Missing home and family, Megan made the move back to Montana to work as the executive chef at Sydney’s Mountain Bistro in West Yellowstone for a season before returning to Billings.
For the next couple of years, she helped others join the culinary community. As the manager and chef instructor for the Culinary Arts Program at Passages, a community-based correctional facility for women, she provided classroom instruction and in-house food service experience for those in the pre-release program. Later she joined the Montana Restaurant Association Education Foundation as the program manager/ProStart coordinator.
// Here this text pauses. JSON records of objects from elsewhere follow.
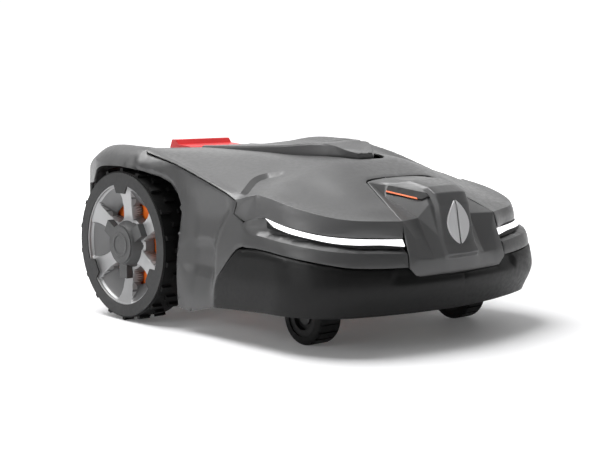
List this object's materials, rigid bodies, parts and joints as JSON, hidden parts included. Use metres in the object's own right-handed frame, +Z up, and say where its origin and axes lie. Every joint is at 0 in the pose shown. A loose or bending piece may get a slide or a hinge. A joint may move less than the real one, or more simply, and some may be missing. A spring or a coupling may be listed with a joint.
{
  "type": "robotic lawn mower",
  "caption": "Low robotic lawn mower: floating grey shell, big cleated drive wheels, swivelling front casters, cutting disc with pivoting blades, hinged hatch over a keypad, red stop bar.",
  "frame": {"origin": "on the ground plane under the middle of the machine's length and width", "axes": "-Y is the front of the mower, +Y its rear, -X its right side, +Z up; it stands on its wheels at z = 0"},
  "size_m": [0.447, 0.608, 0.244],
  "materials": {
    "body_plastic": "satin, finely textured",
    "nose_plastic": "satin silver",
    "bumper_plastic": "matte, soft",
    "orange_plastic": "satin",
    "lens": "clear, frosted at the back",
    "reflector": "bright",
    "chassis_plastic": "matte",
    "seal": "matte",
    "battery": "matte",
    "board": "satin",
    "motor_metal": "satin",
    "contact_brass": "satin",
    "steel": "satin",
    "display_glass": "gloss",
    "hatch_plastic": "satin",
    "stop_red": "satin",
    "key_plastic": "satin",
    "disc_plastic": "satin",
    "wheel_rubber": "matte",
    "rim_silver": "satin silver paint",
    "wheel_trim_plastic": "satin",
    "caster_plastic": "matte"
  },
  "bodies": {
    "chassis": {"chassis_tub": "chassis_plastic", "chassis_gasket": "seal", "chassis_lid": "chassis_plastic", "console_tower": "chassis_plastic", "battery_pack": "battery", "main_board": "board", "drive_motor_left": "motor_metal", "drive_motor_right": "motor_metal", "charging_contacts": "contact_brass", "suspension_columns": "chassis_plastic", "chassis_screws": "steel", "height_motor": "motor_metal", "console_housing": "chassis_plastic", "display": "display_glass"},
    "float_lower": {"float_pucks_lower": "seal"},
    "float_upper": {"float_pucks_upper": "seal"},
    "shell": {"body_shell": "body_plastic", "top_cover": "body_plastic", "front_bumper": "bumper_plastic", "headlight_lenses": "lens", "headlight_reflectors": "reflector", "nose_badge": "nose_plastic", "nose_vents": "bumper_plastic", "nose_vent_strips": "orange_plastic"},
    "hatch": {"hatch": "hatch_plastic"},
    "stop_button": {"stop_button": "stop_red"},
    "jog_wheel": {"jog_wheel": "key_plastic"},
    "start_button": {"start_button": "key_plastic"},
    "park_button": {"park_button": "key_plastic"},
    "cutting_unit": {"cutting_carriage": "chassis_plastic", "cutting_motor": "motor_metal"},
    "height_screw": {"height_screw": "steel"},
    "cutting_disc": {"cutting_disc": "disc_plastic", "blade_screws": "steel"},
    "blade_1": {"blade_1": "steel"},
    "blade_2": {"blade_2": "steel"},
    "blade_3": {"blade_3": "steel"},
    "skid_plate": {"skid_plate": "chassis_plastic"},
    "drive_wheel_left": {"wheel_tyre_left": "wheel_rubber", "wheel_rim_left": "rim_silver", "wheel_trim_left": "wheel_trim_plastic", "wheel_cap_left": "wheel_trim_plastic", "wheel_disc_left": "orange_plastic", "drive_shaft_left": "steel"},
    "caster_swivel_left": {"caster_fork_left": "caster_plastic", "caster_axle_left": "steel"},
    "caster_wheel_left": {"caster_tyre_left": "wheel_rubber", "caster_hub_left": "caster_plastic"},
    "drive_wheel_right": {"wheel_tyre_right": "wheel_rubber", "wheel_rim_right": "rim_silver", "wheel_trim_right": "wheel_trim_plastic", "wheel_cap_right": "wheel_trim_plastic", "wheel_disc_right": "orange_plastic", "drive_shaft_right": "steel"},
    "caster_swivel_right": {"caster_fork_right": "caster_plastic", "caster_axle_right": "steel"},
    "caster_wheel_right": {"caster_tyre_right": "wheel_rubber", "caster_hub_right": "caster_plastic"}
  },
  "joints": [
    {"name": "drive_wheel_left_spin", "type": "hinge", "parent": "chassis", "child": "drive_wheel_left", "pos_m": [0.2, 0.119, 0.104], "axis": [1, 0, 0], "continuous": true},
    {"name": "caster_left_swivel", "type": "hinge", "parent": "chassis", "child": "caster_swivel_left", "pos_m": [0.137, -0.196, 0.115], "axis": [0, 0, 1], "continuous": true},
    {"name": "caster_left_roll", "type": "hinge", "parent": "caster_swivel_left", "child": "caster_wheel_left", "pos_m": [0.137, -0.174, 0.035], "axis": [1, 0, 0], "continuous": true},
    {"name": "drive_wheel_right_spin", "type": "hinge", "parent": "chassis", "child": "drive_wheel_right", "pos_m": [-0.2, 0.119, 0.104], "axis": [1, 0, 0], "continuous": true},
    {"name": "caster_right_swivel", "type": "hinge", "parent": "chassis", "child": "caster_swivel_right", "pos_m": [-0.137, -0.196, 0.115], "axis": [0, 0, 1], "continuous": true},
    {"name": "caster_right_roll", "type": "hinge", "parent": "caster_swivel_right", "child": "caster_wheel_right", "pos_m": [-0.137, -0.174, 0.035], "axis": [1, 0, 0], "continuous": true},
    {"name": "shell_float_length", "type": "slide", "parent": "chassis", "child": "float_lower", "axis": [0, 1, 0], "range_m": [-0.003, 0.003], "stiffness_N_per_m": 3000},
    {"name": "shell_float_cross", "type": "slide", "parent": "float_lower", "child": "float_upper", "axis": [1, 0, 0], "range_m": [-0.0025, 0.0025], "stiffness_N_per_m": 3000},
    {"name": "shell_lift", "type": "slide", "parent": "float_upper", "child": "shell", "axis": [0, 0, 1], "range_m": [0, 0.005]},
    {"name": "cutting_height", "type": "slide", "parent": "chassis", "child": "cutting_unit", "axis": [0, 0, 1], "range_m": [-0.03, 0]},
    {"name": "height_screw_turn", "type": "hinge", "parent": "chassis", "child": "height_screw", "pos_m": [0, -0.066, 0.11], "axis": [0, 0, 1], "range_deg": [0, 2160]},
    {"name": "disc_spin", "type": "hinge", "parent": "cutting_unit", "child": "cutting_disc", "pos_m": [0, -0.01, 0.055], "axis": [0, 0, 1], "continuous": true},
    {"name": "blade_1_pivot", "type": "hinge", "parent": "cutting_disc", "child": "blade_1", "pos_m": [0, 0.074, 0.05], "axis": [0, 0, 1], "continuous": true},
    {"name": "blade_2_pivot", "type": "hinge", "parent": "cutting_disc", "child": "blade_2", "pos_m": [-0.07275, -0.052, 0.05], "axis": [0, 0, 1], "continuous": true},
    {"name": "blade_3_pivot", "type": "hinge", "parent": "cutting_disc", "child": "blade_3", "pos_m": [0.07275, -0.052, 0.05], "axis": [0, 0, 1], "continuous": true},
    {"name": "skid_plate_spin", "type": "hinge", "parent": "cutting_disc", "child": "skid_plate", "pos_m": [0, -0.01, 0.045], "axis": [0, 0, 1], "continuous": true},
    {"name": "hatch_hinge", "type": "hinge", "parent": "chassis", "child": "hatch", "pos_m": [0, -0.098, 0.223], "axis": [1, 0, 0], "range_deg": [0, 50]},
    {"name": "stop_button_press", "type": "slide", "parent": "chassis", "child": "stop_button", "axis": [0, 0, -1], "range_m": [0, 0.004], "stiffness_N_per_m": 2500, "springref_m": -0.002},
    {"name": "jog_wheel_turn", "type": "hinge", "parent": "chassis", "child": "jog_wheel", "pos_m": [0, 0.074, 0.214], "axis": [0, 0, 1], "continuous": true},
    {"name": "start_button_press", "type": "slide", "parent": "chassis", "child": "start_button", "axis": [0, 0, -1], "range_m": [0, 0.0015], "stiffness_N_per_m": 600, "springref_m": -0.001},
    {"name": "park_button_press", "type": "slide", "parent": "chassis", "child": "park_button", "axis": [0, 0, -1], "range_m": [0, 0.0015], "stiffness_N_per_m": 600, "springref_m": -0.001}
  ],
  "couplings": [
    {"joint": "height_screw_turn", "follows": "cutting_height", "rad_per_m": -1256.6}
  ]
}
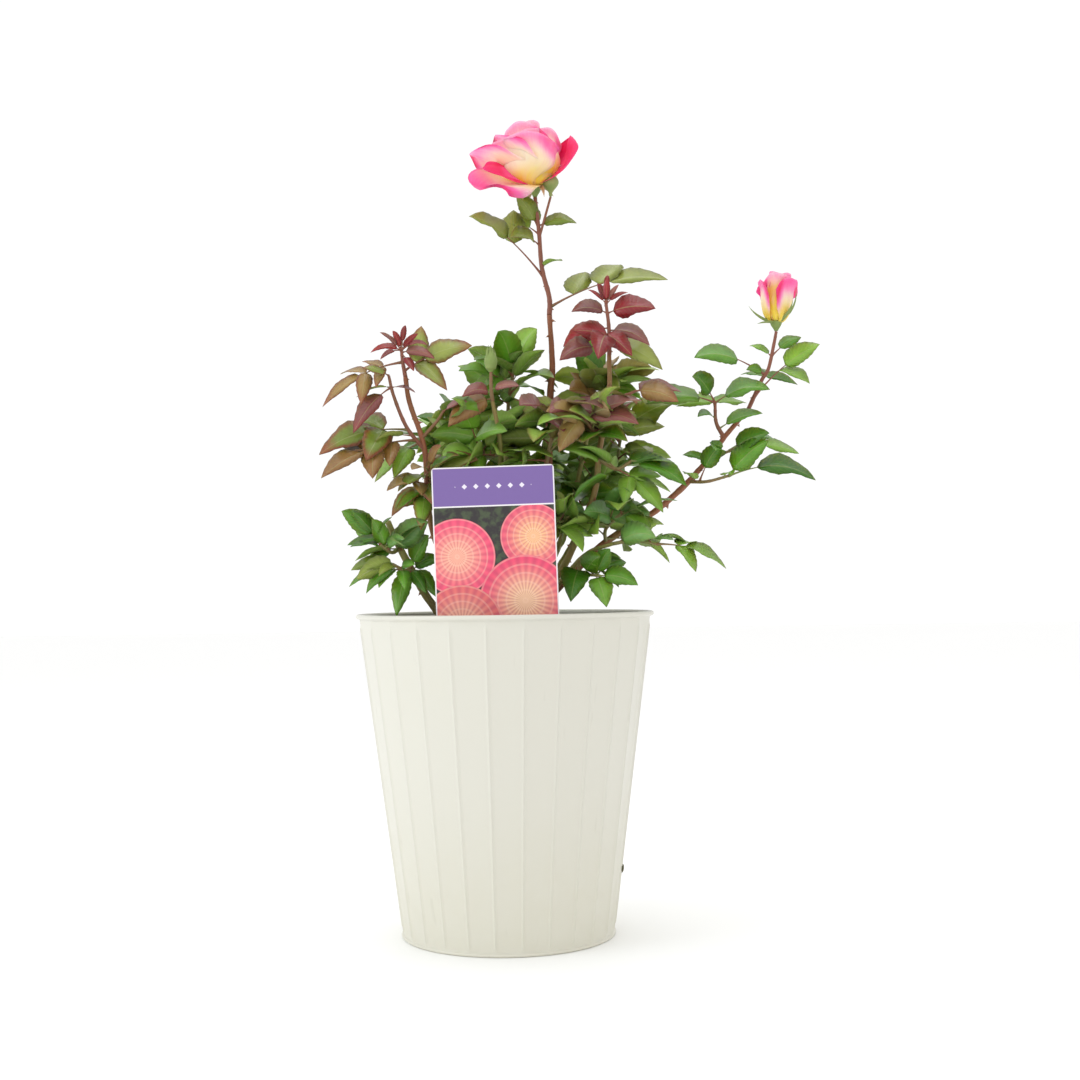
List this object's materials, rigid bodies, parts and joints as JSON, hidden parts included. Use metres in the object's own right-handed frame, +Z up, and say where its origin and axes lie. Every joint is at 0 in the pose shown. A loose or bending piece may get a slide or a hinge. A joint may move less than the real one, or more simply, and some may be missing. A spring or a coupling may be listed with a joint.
{
  "type": "potted rose bush",
  "caption": "A shrub rose with an open pink and cream bloom and a half-open bud, growing in a ribbed cream sheet-metal pot with a picture label stuck in its soil.",
  "frame": {"origin": "centre of the pot's flat underside, on the ground", "axes": "+Z up, -Y to the front, the side that the label faces, +X to the right as seen from the front"},
  "size_m": [0.4122, 0.2815, 0.6831],
  "materials": {
    "pot_metal": "satin",
    "plug": "matte",
    "soil": "rough",
    "label_card": "satin",
    "bark": "rough",
    "foliage": "satin",
    "petals": "soft"
  },
  "bodies": {
    "root": {"pot": "pot_metal", "side_plug": "plug", "soil": "soil", "label": "label_card", "bud_union": "bark", "cane_tall": "bark", "cane_right_tip": "bark", "cane_left_tip": "bark", "cane_long_right": "bark", "cane_mid_left": "bark", "cane_low_right": "bark", "cane_left_low": "bark", "cane_centre": "bark", "cane_high_left": "bark", "cane_high_right": "bark", "cane_back_left": "bark", "cane_back_right": "bark", "cane_back": "bark", "shoot_bloom": "foliage", "shoot_right_tip": "foliage", "shoot_left_tip": "foliage", "spray_left_outer": "foliage", "spray_left_inner": "foliage", "spray_left_mid": "foliage", "spray_low_left": "foliage", "spray_low_left_hang": "foliage", "shoot_mid_left": "foliage", "shoot_long_tip": "foliage", "spray_long_mid": "foliage", "spray_long_upper": "foliage", "spray_long_low": "foliage", "shoot_low_right": "foliage", "spray_rim_right": "foliage", "spray_right_bronze": "foliage", "spray_right_low": "foliage", "shoot_high_left": "foliage", "shoot_high_right": "foliage", "shoot_centre": "foliage", "shoot_back_left": "foliage", "shoot_back_right": "foliage", "shoot_back": "foliage", "spray_inner_right": "foliage", "spray_inner_left": "foliage", "spray_inner_front": "foliage", "spray_centre_low": "foliage", "spray_centre_right": "foliage", "spray_left_fill": "foliage", "bloom_open": "petals", "bloom_bud": "petals"}
  },
  "joints": []
}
ProStart brings together the foodservice industry and the high school classroom to teach students culinary skills and restaurant principles.
“I liked pushing their boundaries and teaching them where food comes from,” Megan says.
A job opening for a chef position at the Glacier Park Lodge lured her back into working in the kitchen. When given the chance to be part of the new culinary team at the Sage Lodge, she relocated to Pray to be the sous chef and banquet chef, and quickly took on the interim executive chef position. The frequent changes in the kitchen leadership, however, left her overworked and frustrated.
She departed Paradise Valley to consult briefly for Rock & Brews in Milwaukee, Wisconsin. The opportunity to reestablish roots and to close the circle of a nomadic life brought Megan back to Billings and the Granary. These days she finds joy in sharing her knowledge and passion for food with not only her diners but with her staff. Recently she took the team on her own dime on an exploration of Mexican food, tasting fare from Camacho’s Tacos and Los Mayas. She plans on continuing these food journeys to further her crew’s culinary knowledge.
For now, this chef finds comfort in the Granary kitchen. “Every connection I have made,” Megan says, “is coming together right now in this particular time.”